WHAT TO DO: Go through the listing and write out all of it exactly.

• • • •

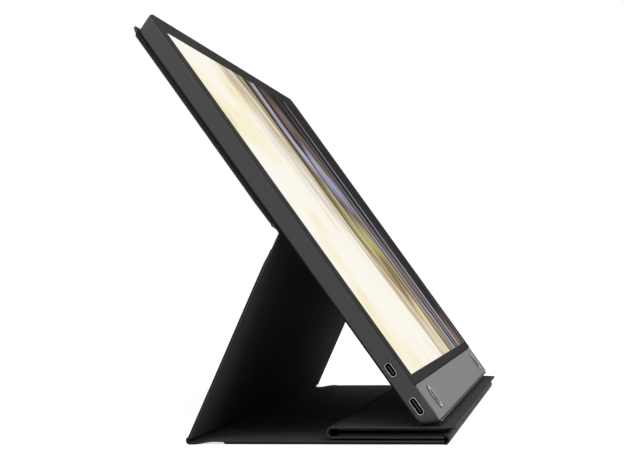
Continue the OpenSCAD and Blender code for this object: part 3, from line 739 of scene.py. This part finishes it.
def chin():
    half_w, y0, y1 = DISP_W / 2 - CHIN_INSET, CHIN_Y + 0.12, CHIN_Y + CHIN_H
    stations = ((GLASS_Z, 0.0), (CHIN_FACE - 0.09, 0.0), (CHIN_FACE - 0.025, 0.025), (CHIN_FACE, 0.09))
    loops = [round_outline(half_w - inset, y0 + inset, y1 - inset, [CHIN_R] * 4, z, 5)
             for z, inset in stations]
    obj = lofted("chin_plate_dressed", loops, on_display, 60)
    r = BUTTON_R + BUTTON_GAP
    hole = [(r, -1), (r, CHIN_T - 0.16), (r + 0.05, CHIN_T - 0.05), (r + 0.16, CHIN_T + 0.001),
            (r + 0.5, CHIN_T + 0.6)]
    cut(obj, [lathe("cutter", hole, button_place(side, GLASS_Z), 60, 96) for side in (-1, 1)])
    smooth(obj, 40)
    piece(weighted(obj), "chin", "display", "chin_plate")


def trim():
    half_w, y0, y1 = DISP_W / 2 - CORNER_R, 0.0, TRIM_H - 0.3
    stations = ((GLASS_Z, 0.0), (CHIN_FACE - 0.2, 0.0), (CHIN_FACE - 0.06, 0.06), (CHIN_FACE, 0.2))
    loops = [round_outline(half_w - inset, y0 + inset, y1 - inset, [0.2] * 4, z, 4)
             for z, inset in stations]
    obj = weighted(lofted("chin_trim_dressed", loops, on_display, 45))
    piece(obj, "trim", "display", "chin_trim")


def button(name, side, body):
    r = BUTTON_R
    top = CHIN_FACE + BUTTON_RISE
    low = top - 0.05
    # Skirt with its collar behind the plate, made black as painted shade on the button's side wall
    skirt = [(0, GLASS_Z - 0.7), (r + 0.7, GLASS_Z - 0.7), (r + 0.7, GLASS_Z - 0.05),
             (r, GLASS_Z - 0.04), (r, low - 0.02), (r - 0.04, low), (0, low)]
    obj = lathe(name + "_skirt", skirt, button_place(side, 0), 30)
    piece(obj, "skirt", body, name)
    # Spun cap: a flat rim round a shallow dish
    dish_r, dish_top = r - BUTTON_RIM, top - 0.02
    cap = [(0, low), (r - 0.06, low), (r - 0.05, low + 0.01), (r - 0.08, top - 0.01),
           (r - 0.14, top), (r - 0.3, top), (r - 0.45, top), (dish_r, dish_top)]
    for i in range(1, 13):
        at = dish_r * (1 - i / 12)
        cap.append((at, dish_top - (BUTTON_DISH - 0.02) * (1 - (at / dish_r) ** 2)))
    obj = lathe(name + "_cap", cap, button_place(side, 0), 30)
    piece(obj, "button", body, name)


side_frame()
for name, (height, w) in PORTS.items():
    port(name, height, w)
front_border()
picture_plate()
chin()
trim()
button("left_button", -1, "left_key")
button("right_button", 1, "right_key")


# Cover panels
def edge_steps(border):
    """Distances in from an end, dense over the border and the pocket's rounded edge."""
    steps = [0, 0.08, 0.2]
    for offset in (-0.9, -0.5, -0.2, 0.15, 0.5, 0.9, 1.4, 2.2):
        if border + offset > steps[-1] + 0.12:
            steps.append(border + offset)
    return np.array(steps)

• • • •

WRITTEN ANSWER:
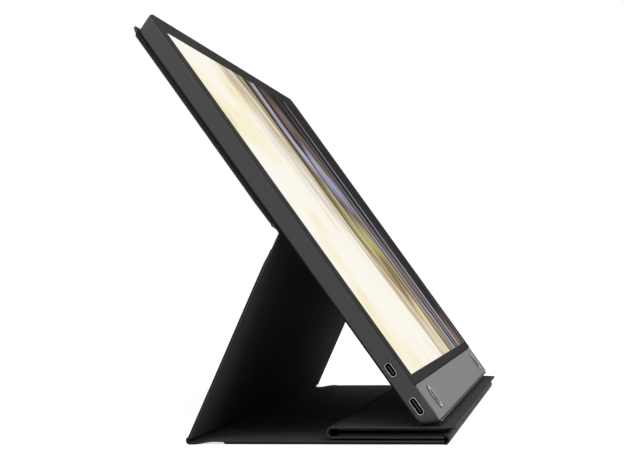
Continue the OpenSCAD and Blender code for this object: part 3, from line 739 of scene.py. This part finishes it.
def chin():
    half_w, y0, y1 = DISP_W / 2 - CHIN_INSET, CHIN_Y + 0.12, CHIN_Y + CHIN_H
    stations = ((GLASS_Z, 0.0), (CHIN_FACE - 0.09, 0.0), (CHIN_FACE - 0.025, 0.025), (CHIN_FACE, 0.09))
    loops = [round_outline(half_w - inset, y0 + inset, y1 - inset, [CHIN_R] * 4, z, 5)
             for z, inset in stations]
    obj = lofted("chin_plate_dressed", loops, on_display, 60)
    r = BUTTON_R + BUTTON_GAP
    hole = [(r, -1), (r, CHIN_T - 0.16), (r + 0.05, CHIN_T - 0.05), (r + 0.16, CHIN_T + 0.001),
            (r + 0.5, CHIN_T + 0.6)]
    cut(obj, [lathe("cutter", hole, button_place(side, GLASS_Z), 60, 96) for side in (-1, 1)])
    smooth(obj, 40)
    piece(weighted(obj), "chin", "display", "chin_plate")


def trim():
    half_w, y0, y1 = DISP_W / 2 - CORNER_R, 0.0, TRIM_H - 0.3
    stations = ((GLASS_Z, 0.0), (CHIN_FACE - 0.2, 0.0), (CHIN_FACE - 0.06, 0.06), (CHIN_FACE, 0.2))
    loops = [round_outline(half_w - inset, y0 + inset, y1 - inset, [0.2] * 4, z, 4)
             for z, inset in stations]
    obj = weighted(lofted("chin_trim_dressed", loops, on_display, 45))
    piece(obj, "trim", "display", "chin_trim")


def button(name, side, body):
    r = BUTTON_R
    top = CHIN_FACE + BUTTON_RISE
    low = top - 0.05
    # Skirt with its collar behind the plate, made black as painted shade on the button's side wall
    skirt = [(0, GLASS_Z - 0.7), (r + 0.7, GLASS_Z - 0.7), (r + 0.7, GLASS_Z - 0.05),
             (r, GLASS_Z - 0.04), (r, low - 0.02), (r - 0.04, low), (0, low)]
    obj = lathe(name + "_skirt", skirt, button_place(side, 0), 30)
    piece(obj, "skirt", body, name)
    # Spun cap: a flat rim round a shallow dish
    dish_r, dish_top = r - BUTTON_RIM, top - 0.02
    cap = [(0, low), (r - 0.06, low), (r - 0.05, low + 0.01), (r - 0.08, top - 0.01),
           (r - 0.14, top), (r - 0.3, top), (r - 0.45, top), (dish_r, dish_top)]
    for i in range(1, 13):
        at = dish_r * (1 - i / 12)
        cap.append((at, dish_top - (BUTTON_DISH - 0.02) * (1 - (at / dish_r) ** 2)))
    obj = lathe(name + "_cap", cap, button_place(side, 0), 30)
    piece(obj, "button", body, name)


side_frame()
for name, (height, w) in PORTS.items():
    port(name, height, w)
front_border()
picture_plate()
chin()
trim()
button("left_button", -1, "left_key")
button("right_button", 1, "right_key")


# Cover panels
def edge_steps(border):
    """Distances in from an end, dense over the border and the pocket's rounded edge."""
    steps = [0, 0.08, 0.2]
    for offset in (-0.9, -0.5, -0.2, 0.15, 0.5, 0.9, 1.4, 2.2):
        if border + offset > steps[-1] + 0.12:
            steps.append(border + offset)
    return np.array(steps)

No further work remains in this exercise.